(Stored data entries)
>> START

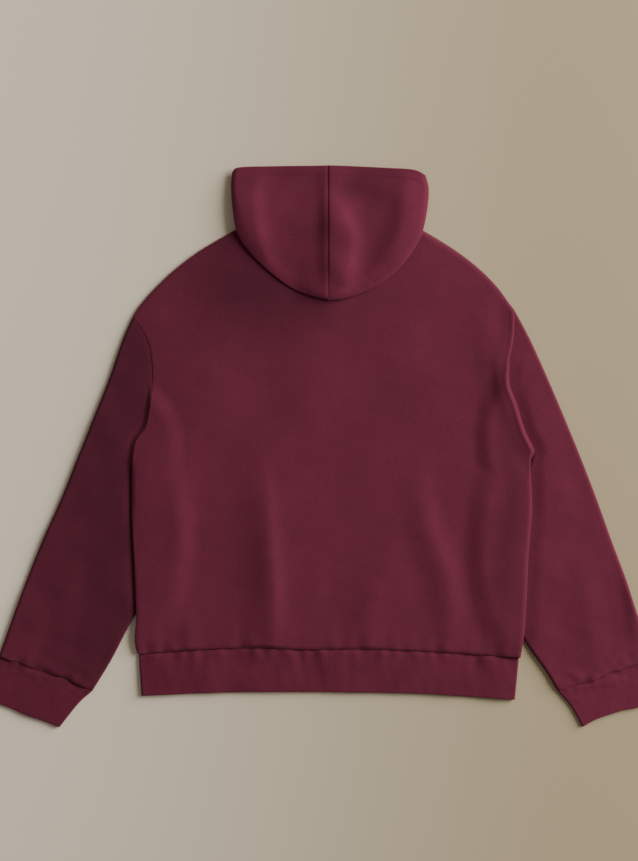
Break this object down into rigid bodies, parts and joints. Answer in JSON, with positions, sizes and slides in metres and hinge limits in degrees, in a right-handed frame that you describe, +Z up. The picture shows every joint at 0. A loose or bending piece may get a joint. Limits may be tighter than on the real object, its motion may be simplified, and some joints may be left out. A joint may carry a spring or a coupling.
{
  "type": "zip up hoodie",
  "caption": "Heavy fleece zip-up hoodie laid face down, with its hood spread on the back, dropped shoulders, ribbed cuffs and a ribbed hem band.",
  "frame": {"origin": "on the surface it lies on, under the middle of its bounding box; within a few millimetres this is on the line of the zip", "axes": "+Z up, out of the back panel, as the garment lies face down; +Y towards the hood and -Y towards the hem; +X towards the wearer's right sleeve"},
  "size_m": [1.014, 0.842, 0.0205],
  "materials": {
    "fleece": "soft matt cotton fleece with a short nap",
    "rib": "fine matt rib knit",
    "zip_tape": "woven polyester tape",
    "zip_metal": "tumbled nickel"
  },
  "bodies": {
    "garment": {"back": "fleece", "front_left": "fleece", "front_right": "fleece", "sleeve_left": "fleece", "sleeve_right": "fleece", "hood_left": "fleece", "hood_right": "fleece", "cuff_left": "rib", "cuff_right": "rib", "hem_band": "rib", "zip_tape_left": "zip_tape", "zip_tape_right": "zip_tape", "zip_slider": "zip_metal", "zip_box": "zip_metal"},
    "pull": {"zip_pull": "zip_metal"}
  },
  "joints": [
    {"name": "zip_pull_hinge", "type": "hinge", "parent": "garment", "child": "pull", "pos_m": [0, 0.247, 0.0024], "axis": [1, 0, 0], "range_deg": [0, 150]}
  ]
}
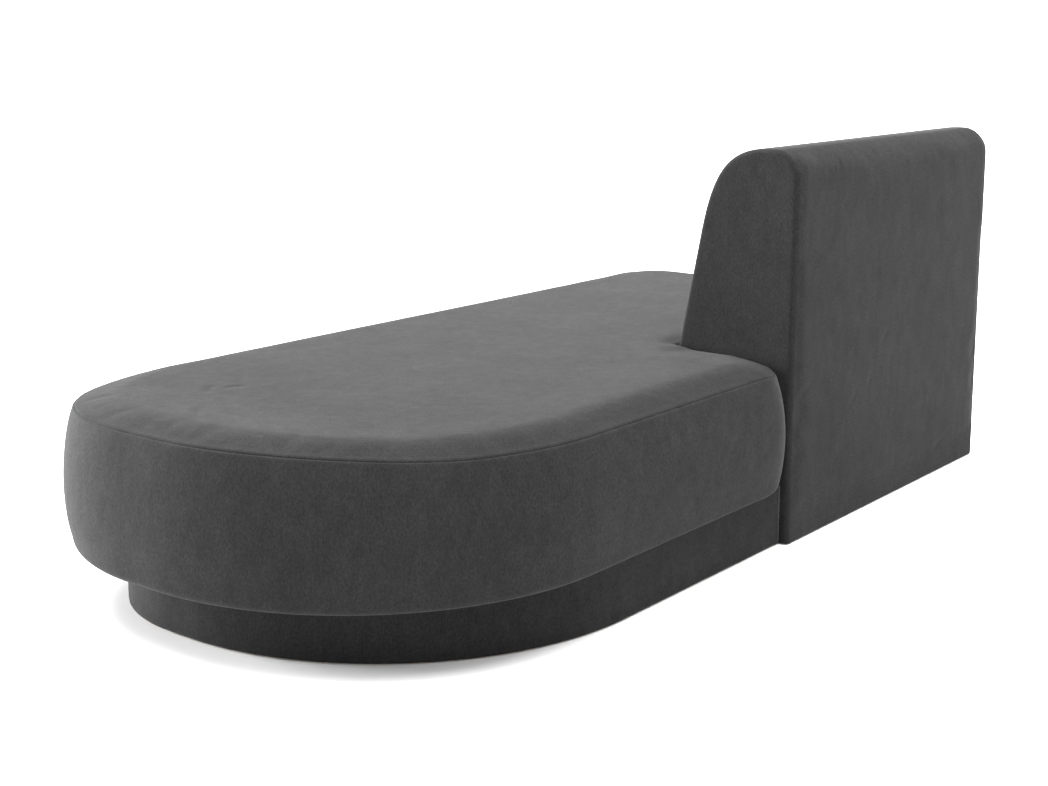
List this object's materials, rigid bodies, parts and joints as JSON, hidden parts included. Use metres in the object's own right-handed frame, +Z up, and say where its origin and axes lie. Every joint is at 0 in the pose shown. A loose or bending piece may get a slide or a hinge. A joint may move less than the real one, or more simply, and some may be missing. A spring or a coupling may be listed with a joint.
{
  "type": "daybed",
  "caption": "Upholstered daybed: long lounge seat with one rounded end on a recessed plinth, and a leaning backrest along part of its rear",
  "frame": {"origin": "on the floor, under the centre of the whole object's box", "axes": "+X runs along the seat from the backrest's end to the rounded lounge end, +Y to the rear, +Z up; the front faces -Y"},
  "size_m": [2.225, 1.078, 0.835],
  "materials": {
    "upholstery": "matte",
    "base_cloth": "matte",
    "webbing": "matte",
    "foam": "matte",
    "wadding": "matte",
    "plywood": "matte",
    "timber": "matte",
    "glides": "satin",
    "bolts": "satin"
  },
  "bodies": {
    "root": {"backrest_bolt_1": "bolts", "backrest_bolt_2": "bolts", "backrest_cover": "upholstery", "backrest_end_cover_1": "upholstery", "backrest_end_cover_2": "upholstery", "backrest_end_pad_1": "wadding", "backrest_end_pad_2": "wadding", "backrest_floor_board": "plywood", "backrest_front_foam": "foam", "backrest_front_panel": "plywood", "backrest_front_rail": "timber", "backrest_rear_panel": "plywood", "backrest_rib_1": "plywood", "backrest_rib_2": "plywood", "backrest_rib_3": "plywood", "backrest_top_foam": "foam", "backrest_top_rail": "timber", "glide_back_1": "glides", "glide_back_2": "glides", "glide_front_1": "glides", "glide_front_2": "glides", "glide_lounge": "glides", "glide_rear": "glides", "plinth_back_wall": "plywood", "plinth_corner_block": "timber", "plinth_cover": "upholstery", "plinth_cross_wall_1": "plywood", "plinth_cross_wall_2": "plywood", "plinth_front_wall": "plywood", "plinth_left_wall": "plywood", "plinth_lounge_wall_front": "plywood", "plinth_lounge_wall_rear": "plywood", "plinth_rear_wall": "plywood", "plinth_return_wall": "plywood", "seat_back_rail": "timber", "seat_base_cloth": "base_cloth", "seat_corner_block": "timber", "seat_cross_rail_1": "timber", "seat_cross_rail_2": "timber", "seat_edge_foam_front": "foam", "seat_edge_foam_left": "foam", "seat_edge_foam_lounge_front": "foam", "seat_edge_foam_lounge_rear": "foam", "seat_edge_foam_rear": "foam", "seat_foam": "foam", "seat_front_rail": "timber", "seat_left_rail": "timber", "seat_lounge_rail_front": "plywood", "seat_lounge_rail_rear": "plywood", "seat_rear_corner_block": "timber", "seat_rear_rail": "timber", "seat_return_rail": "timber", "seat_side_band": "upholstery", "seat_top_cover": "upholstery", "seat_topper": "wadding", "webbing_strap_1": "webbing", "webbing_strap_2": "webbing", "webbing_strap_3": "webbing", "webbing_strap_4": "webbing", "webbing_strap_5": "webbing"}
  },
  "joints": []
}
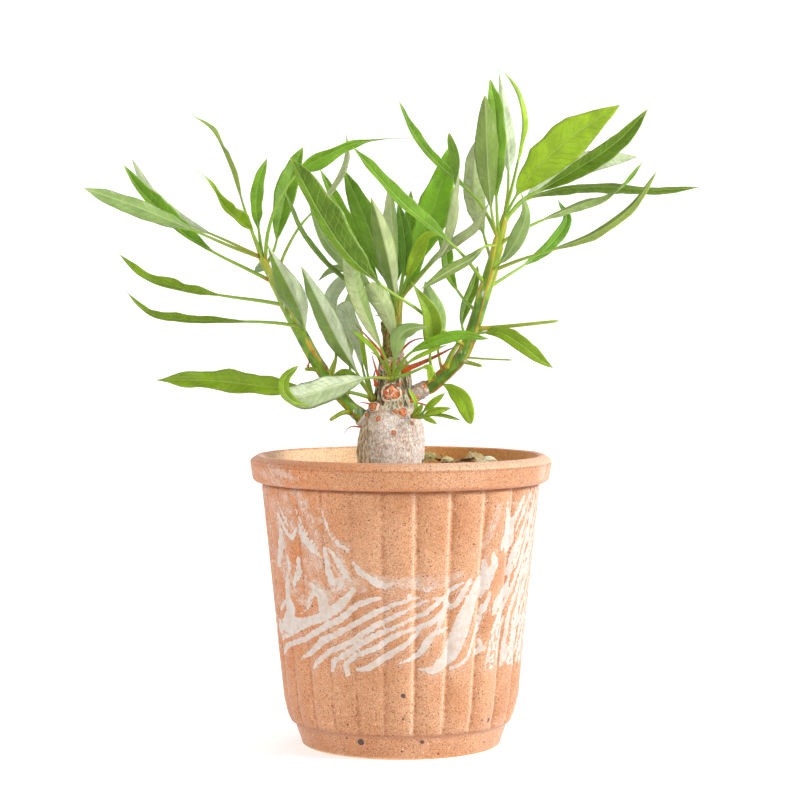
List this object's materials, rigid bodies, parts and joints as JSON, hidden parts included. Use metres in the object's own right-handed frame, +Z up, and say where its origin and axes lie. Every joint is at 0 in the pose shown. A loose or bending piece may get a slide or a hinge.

>> END

• TASK INSTRUCTIONS: Copy out each record, keeping every word as it is.

• THE ANSWER:
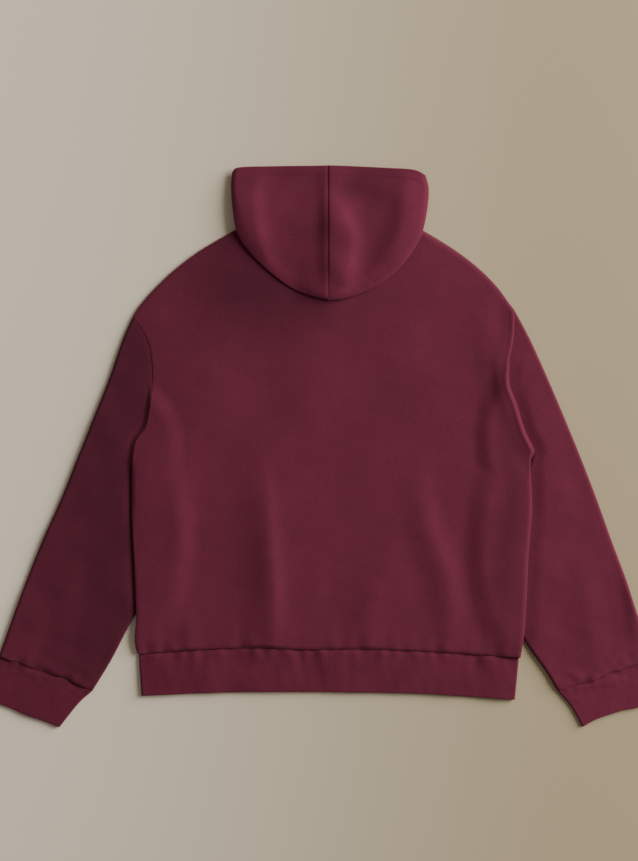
Break this object down into rigid bodies, parts and joints. Answer in JSON, with positions, sizes and slides in metres and hinge limits in degrees, in a right-handed frame that you describe, +Z up. The picture shows every joint at 0. A loose or bending piece may get a joint. Limits may be tighter than on the real object, its motion may be simplified, and some joints may be left out. A joint may carry a spring or a coupling.
{
  "type": "zip up hoodie",
  "caption": "Heavy fleece zip-up hoodie laid face down, with its hood spread on the back, dropped shoulders, ribbed cuffs and a ribbed hem band.",
  "frame": {"origin": "on the surface it lies on, under the middle of its bounding box; within a few millimetres this is on the line of the zip", "axes": "+Z up, out of the back panel, as the garment lies face down; +Y towards the hood and -Y towards the hem; +X towards the wearer's right sleeve"},
  "size_m": [1.014, 0.842, 0.0205],
  "materials": {
    "fleece": "soft matt cotton fleece with a short nap",
    "rib": "fine matt rib knit",
    "zip_tape": "woven polyester tape",
    "zip_metal": "tumbled nickel"
  },
  "bodies": {
    "garment": {"back": "fleece", "front_left": "fleece", "front_right": "fleece", "sleeve_left": "fleece", "sleeve_right": "fleece", "hood_left": "fleece", "hood_right": "fleece", "cuff_left": "rib", "cuff_right": "rib", "hem_band": "rib", "zip_tape_left": "zip_tape", "zip_tape_right": "zip_tape", "zip_slider": "zip_metal", "zip_box": "zip_metal"},
    "pull": {"zip_pull": "zip_metal"}
  },
  "joints": [
    {"name": "zip_pull_hinge", "type": "hinge", "parent": "garment", "child": "pull", "pos_m": [0, 0.247, 0.0024], "axis": [1, 0, 0], "range_deg": [0, 150]}
  ]
}
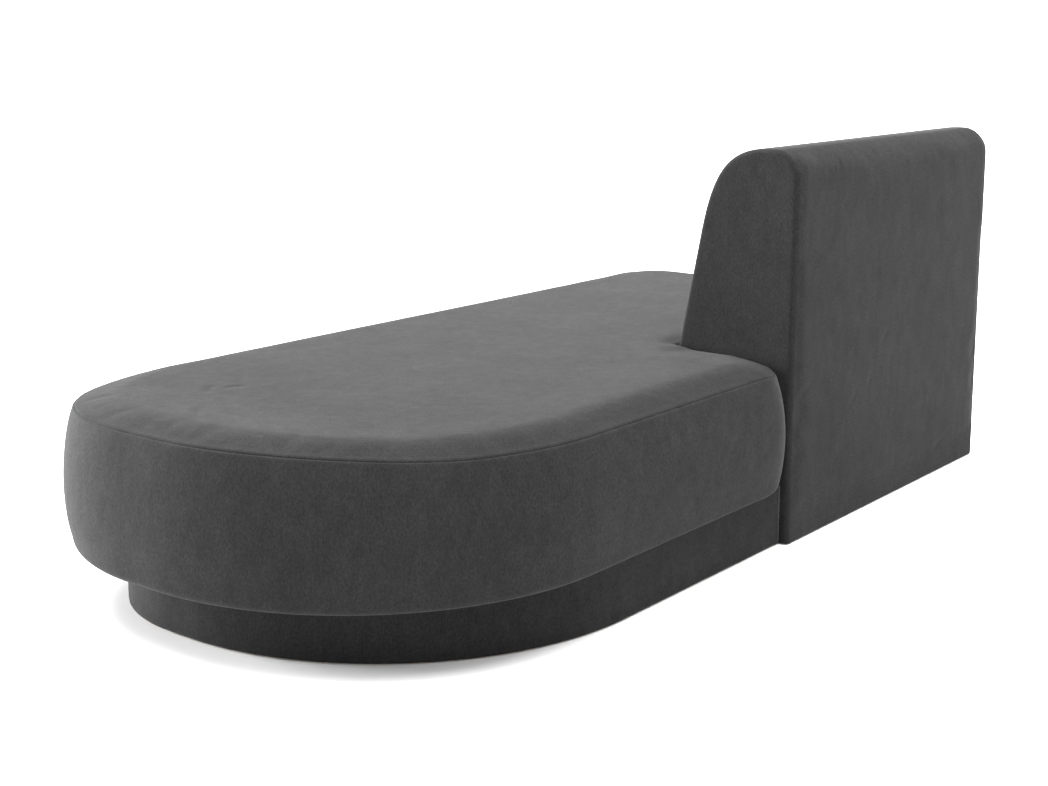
List this object's materials, rigid bodies, parts and joints as JSON, hidden parts included. Use metres in the object's own right-handed frame, +Z up, and say where its origin and axes lie. Every joint is at 0 in the pose shown. A loose or bending piece may get a slide or a hinge. A joint may move less than the real one, or more simply, and some may be missing. A spring or a coupling may be listed with a joint.
{
  "type": "daybed",
  "caption": "Upholstered daybed: long lounge seat with one rounded end on a recessed plinth, and a leaning backrest along part of its rear",
  "frame": {"origin": "on the floor, under the centre of the whole object's box", "axes": "+X runs along the seat from the backrest's end to the rounded lounge end, +Y to the rear, +Z up; the front faces -Y"},
  "size_m": [2.225, 1.078, 0.835],
  "materials": {
    "upholstery": "matte",
    "base_cloth": "matte",
    "webbing": "matte",
    "foam": "matte",
    "wadding": "matte",
    "plywood": "matte",
    "timber": "matte",
    "glides": "satin",
    "bolts": "satin"
  },
  "bodies": {
    "root": {"backrest_bolt_1": "bolts", "backrest_bolt_2": "bolts", "backrest_cover": "upholstery", "backrest_end_cover_1": "upholstery", "backrest_end_cover_2": "upholstery", "backrest_end_pad_1": "wadding", "backrest_end_pad_2": "wadding", "backrest_floor_board": "plywood", "backrest_front_foam": "foam", "backrest_front_panel": "plywood", "backrest_front_rail": "timber", "backrest_rear_panel": "plywood", "backrest_rib_1": "plywood", "backrest_rib_2": "plywood", "backrest_rib_3": "plywood", "backrest_top_foam": "foam", "backrest_top_rail": "timber", "glide_back_1": "glides", "glide_back_2": "glides", "glide_front_1": "glides", "glide_front_2": "glides", "glide_lounge": "glides", "glide_rear": "glides", "plinth_back_wall": "plywood", "plinth_corner_block": "timber", "plinth_cover": "upholstery", "plinth_cross_wall_1": "plywood", "plinth_cross_wall_2": "plywood", "plinth_front_wall": "plywood", "plinth_left_wall": "plywood", "plinth_lounge_wall_front": "plywood", "plinth_lounge_wall_rear": "plywood", "plinth_rear_wall": "plywood", "plinth_return_wall": "plywood", "seat_back_rail": "timber", "seat_base_cloth": "base_cloth", "seat_corner_block": "timber", "seat_cross_rail_1": "timber", "seat_cross_rail_2": "timber", "seat_edge_foam_front": "foam", "seat_edge_foam_left": "foam", "seat_edge_foam_lounge_front": "foam", "seat_edge_foam_lounge_rear": "foam", "seat_edge_foam_rear": "foam", "seat_foam": "foam", "seat_front_rail": "timber", "seat_left_rail": "timber", "seat_lounge_rail_front": "plywood", "seat_lounge_rail_rear": "plywood", "seat_rear_corner_block": "timber", "seat_rear_rail": "timber", "seat_return_rail": "timber", "seat_side_band": "upholstery", "seat_top_cover": "upholstery", "seat_topper": "wadding", "webbing_strap_1": "webbing", "webbing_strap_2": "webbing", "webbing_strap_3": "webbing", "webbing_strap_4": "webbing", "webbing_strap_5": "webbing"}
  },
  "joints": []
}
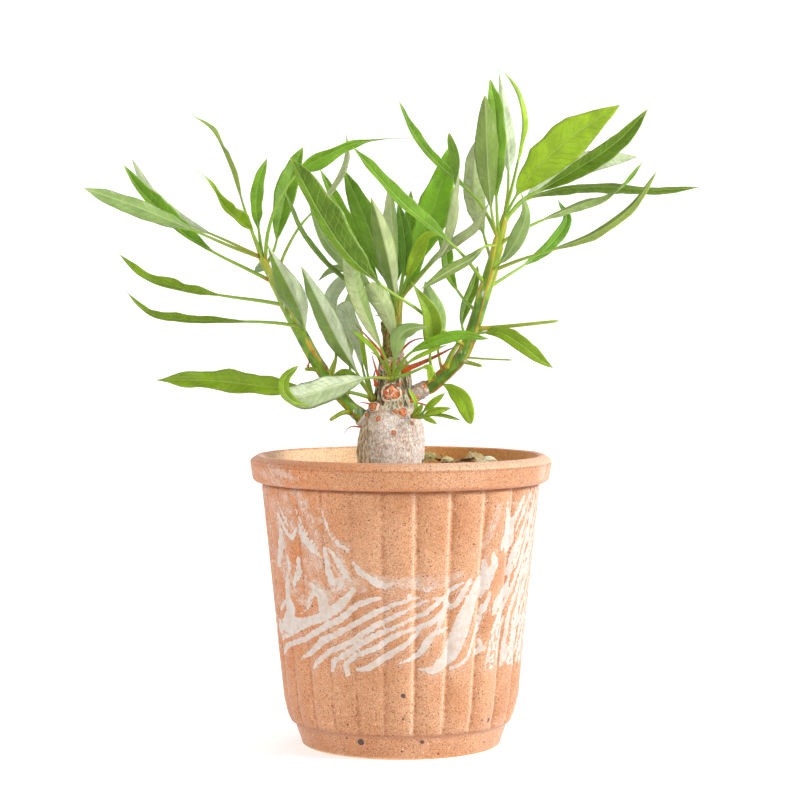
List this object's materials, rigid bodies, parts and joints as JSON, hidden parts included. Use metres in the object's own right-handed frame, +Z up, and say where its origin and axes lie. Every joint is at 0 in the pose shown. A loose or bending piece may get a slide or a hinge.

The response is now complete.